Installation of a typical 10 Phasor PMU is a simple process. A phasor will be either a 3 phase voltage or a 3 phase current. Each phasor will, therefore, require 3 separate electrical connections. Typically an electrical engineer designs the installation and interconnection of a PMU at a substation or at a generation plant. Substation personnel will bolt an equipment rack to the floor of the substation following established seismic mounting requirements. Then the PMU along with a modem and other support equipment will be mounted on the equipment rack. They will also install the Global Positioning Satellite antenna on the roof of the substation per manufacturer instructions. Substation personnel will also install "shunts" in all Current transformer secondary circuits that are to be measured. The PMU will also require communication circuit connection.

Implementations

  1. Power system automation, as in smart grids
  2. Load shedding and other load control techniques such as demand response mechanisms to manage a power system.

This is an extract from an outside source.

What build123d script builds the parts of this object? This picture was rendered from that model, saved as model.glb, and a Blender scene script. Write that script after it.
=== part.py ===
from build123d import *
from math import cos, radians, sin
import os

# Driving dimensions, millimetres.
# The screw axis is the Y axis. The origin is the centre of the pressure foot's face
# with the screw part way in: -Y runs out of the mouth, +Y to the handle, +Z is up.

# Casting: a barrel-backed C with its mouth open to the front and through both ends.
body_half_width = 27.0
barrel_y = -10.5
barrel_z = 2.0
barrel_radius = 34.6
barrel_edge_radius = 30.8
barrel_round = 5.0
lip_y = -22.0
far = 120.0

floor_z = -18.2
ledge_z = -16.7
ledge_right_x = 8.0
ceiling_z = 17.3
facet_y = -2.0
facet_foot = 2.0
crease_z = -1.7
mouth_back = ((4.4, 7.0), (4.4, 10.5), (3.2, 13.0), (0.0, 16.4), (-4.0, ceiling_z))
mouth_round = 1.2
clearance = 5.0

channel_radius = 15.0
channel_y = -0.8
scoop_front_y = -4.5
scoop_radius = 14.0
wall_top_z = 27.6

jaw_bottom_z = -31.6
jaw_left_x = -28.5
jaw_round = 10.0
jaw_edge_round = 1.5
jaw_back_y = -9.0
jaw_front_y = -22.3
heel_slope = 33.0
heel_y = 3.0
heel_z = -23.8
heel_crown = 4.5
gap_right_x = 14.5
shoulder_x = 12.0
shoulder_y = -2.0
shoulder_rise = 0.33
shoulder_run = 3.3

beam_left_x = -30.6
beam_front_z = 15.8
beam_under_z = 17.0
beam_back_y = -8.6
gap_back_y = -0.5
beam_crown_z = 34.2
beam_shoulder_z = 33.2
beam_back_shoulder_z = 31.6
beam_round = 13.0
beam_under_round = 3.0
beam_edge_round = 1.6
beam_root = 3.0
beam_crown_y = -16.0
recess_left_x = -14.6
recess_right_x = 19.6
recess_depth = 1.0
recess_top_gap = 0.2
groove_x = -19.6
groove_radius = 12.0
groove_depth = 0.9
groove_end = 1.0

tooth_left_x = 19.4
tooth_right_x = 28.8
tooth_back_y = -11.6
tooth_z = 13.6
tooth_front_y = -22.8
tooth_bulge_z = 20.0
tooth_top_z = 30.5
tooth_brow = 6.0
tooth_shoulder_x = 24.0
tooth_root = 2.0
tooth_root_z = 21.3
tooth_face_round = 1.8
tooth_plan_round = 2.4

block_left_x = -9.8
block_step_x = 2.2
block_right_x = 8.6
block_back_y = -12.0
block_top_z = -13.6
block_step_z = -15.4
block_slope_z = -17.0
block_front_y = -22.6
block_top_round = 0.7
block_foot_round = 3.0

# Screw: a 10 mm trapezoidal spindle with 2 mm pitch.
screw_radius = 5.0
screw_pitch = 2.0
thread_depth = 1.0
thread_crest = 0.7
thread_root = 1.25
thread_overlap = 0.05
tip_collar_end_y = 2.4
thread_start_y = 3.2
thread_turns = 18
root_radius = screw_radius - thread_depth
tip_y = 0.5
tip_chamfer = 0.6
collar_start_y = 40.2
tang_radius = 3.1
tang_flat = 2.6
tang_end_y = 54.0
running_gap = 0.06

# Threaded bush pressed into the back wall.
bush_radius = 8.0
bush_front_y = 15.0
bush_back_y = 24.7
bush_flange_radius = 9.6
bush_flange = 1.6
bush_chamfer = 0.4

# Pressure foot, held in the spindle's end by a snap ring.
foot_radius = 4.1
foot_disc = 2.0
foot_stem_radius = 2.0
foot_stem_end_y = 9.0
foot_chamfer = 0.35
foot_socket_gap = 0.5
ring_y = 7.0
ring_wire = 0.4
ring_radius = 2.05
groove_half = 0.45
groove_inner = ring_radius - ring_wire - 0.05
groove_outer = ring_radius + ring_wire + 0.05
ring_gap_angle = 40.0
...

  3. Increase the reliability of the power grid by detecting faults early, allowing for isolation of operative system, and the prevention of power outages.

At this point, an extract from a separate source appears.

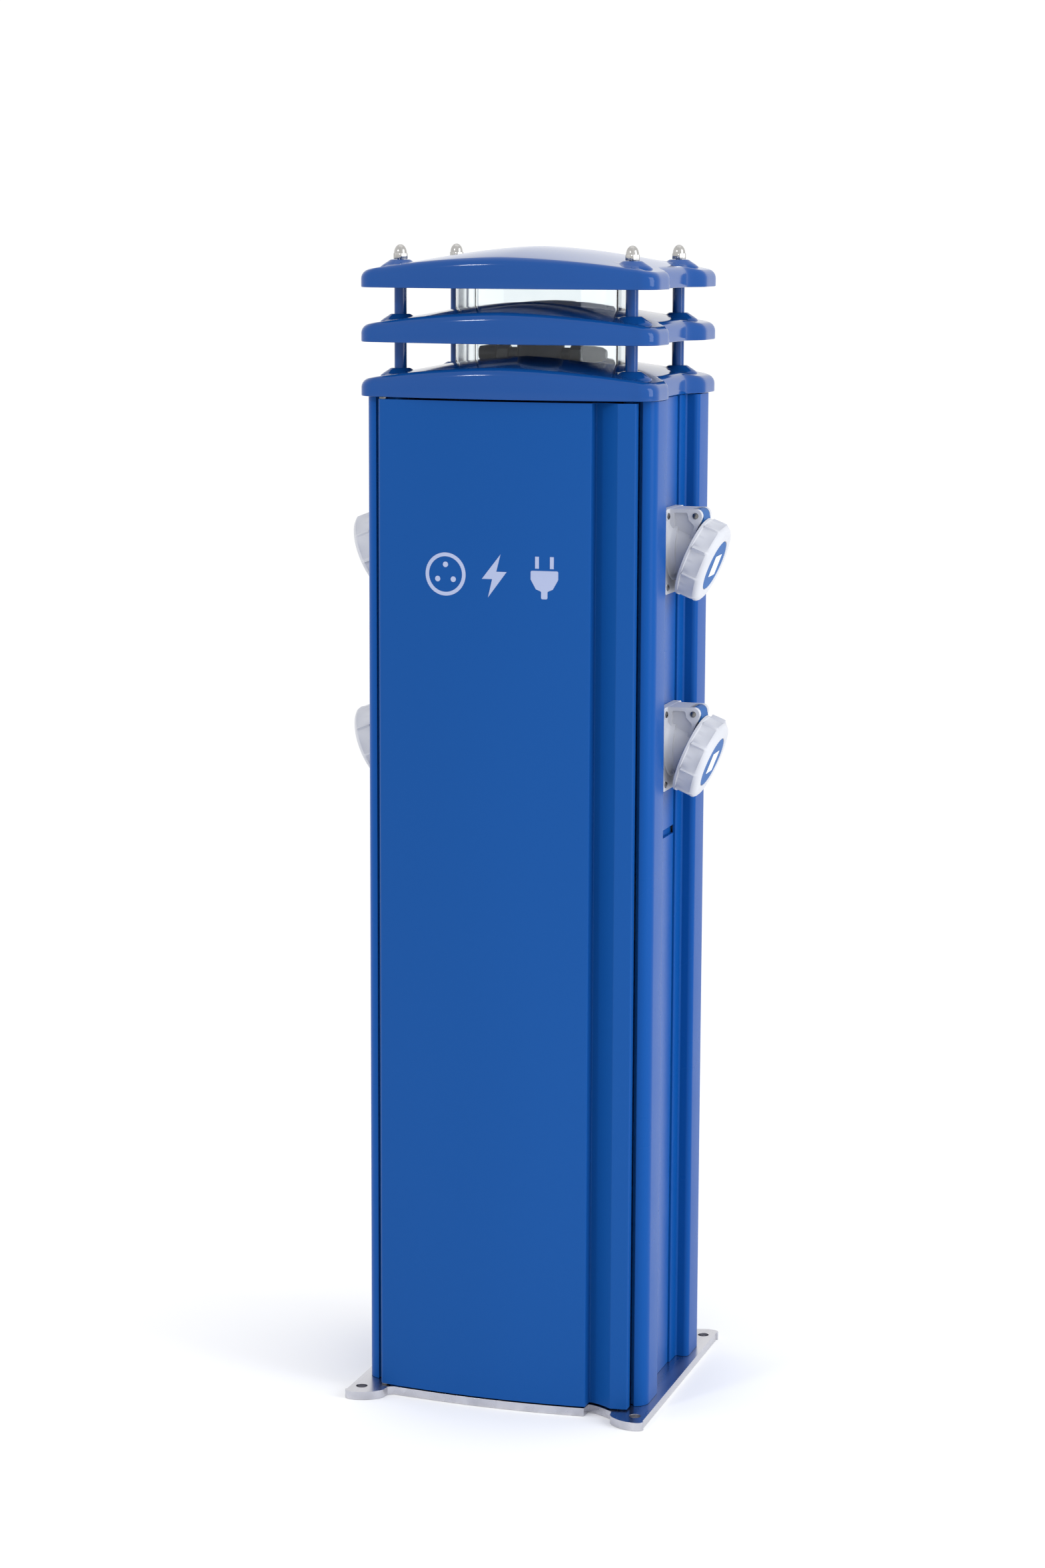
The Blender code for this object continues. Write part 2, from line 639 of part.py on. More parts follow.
def socket_housing():
    """Flange, hinge bracket and the plug's tube, in one moulding."""
    plate = rectangle(FLANGE_HALF_WIDTH, FLANGE_HALF_HEIGHT, 0.005)
    flange = extruded([plate], FLANGE_BACK, FLANGE_FACE, ALONG_X)
    bracket = extruded([bracket_outline()], -CHEEK_HALF_WIDTH, CHEEK_HALF_WIDTH, ALONG_Y)
    bracket = cut(bracket, cheek_pocket(-1), cheek_pocket(1))
    tube = turned([(TUBE_RADIUS, -0.060), (TUBE_RADIUS, -0.0095)], 24, turn=MOUTH)
    bore = turned([(BORE_RADIUS, -0.080), (BORE_RADIUS, 0.010)], 24, turn=MOUTH)
    near, deep = -0.0310, LID_PIN_AXIAL - KNUCKLE_RADIUS - 0.0010
    slot_outline = [(-0.060, deep), (near, deep), (near, 0.010), (-0.060, 0.010)]
    slot_half = KNUCKLE_HALF_WIDTH + 0.0005
    slot = extruded([slot_outline], -slot_half, slot_half, MOUTH @ ALONG_Y)
    pin_hole = bar((LID_PIN.x, -0.04, LID_PIN.z), (LID_PIN.x, 0.04, LID_PIN.z), LID_PIN_RADIUS + GAP, 12)
    return cut(joined(flange, bracket, tube), bore, slot, pin_hole)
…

  4. Increase power quality by precise analysis and automated correction of sources of system degradation.
  5. Wide area measurement and control through state estimation, in very wide area super grids, regional transmission networks, and local distribution grids.

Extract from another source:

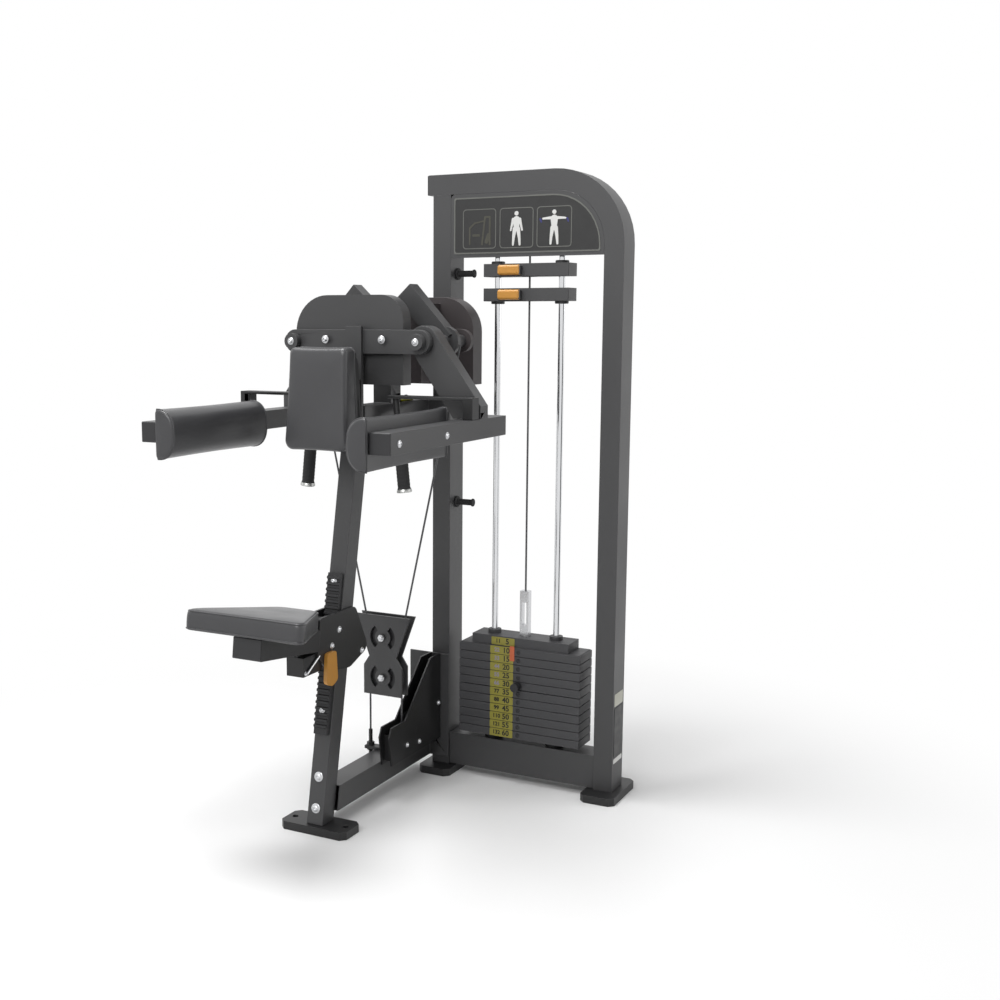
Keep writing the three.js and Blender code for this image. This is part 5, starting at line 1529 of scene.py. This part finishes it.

  6. Phasor measurement technology and synchronized time stamping can be used for Security improvement through synchronized encryptions like trusted sensing base. Cyber attack recognition by verifying data between the SCADA system and the PMU data.
  7. Distribution State Estimation and Model Verification. Ability to calculate impedances of loads, distribution lines, verify voltage magnitude and delta angles based on mathematical state models.
  8. Event Detection and Classification. Events such as various types of faults, tap changes, switching events, circuit protection devices. Machine learning and signal classification methods can be used to develop algorithms to identify these significant events.
  9. Microgrid applications––islanding or deciding where to detach from the grid, load and generation matching, and resynchronization with the main grid.

    Standards

The IEEE 1344 standard for synchrophasors was completed in 1995, and reaffirmed in 2001. In 2005, it was replaced by IEEE C37.118-2005, which was a complete revision and dealt with issues concerning use of PMUs in electric power systems. The specification describes standards for measurement, the method of quantifying the measurements, testing & certification requirements for verifying accuracy, and data transmission format and protocol for real-time data communication. This standard was not comprehensive- it did not attempt to address all factors that PMUs can detect in power system dynamic activity. A new version of the standard was released in December 2011, which split the IEEE C37.118-2005 standard into two parts: C37.118-1 dealing with the phasor estimation & C37.118-2 the communications protocol. It also introduced two classifications of PMU, M — measurement & P — protection. M class is close in performance requirements to that in the original 2005 standard, primarily for steady state measurement. P class has relaxed some performance requirements and is intended to capture dynamic system behavior. An amendment to C37.118.1 was released in 2014. IEEE C37.118.1a-2014 modified PMU performance requirements that were not considered achievable.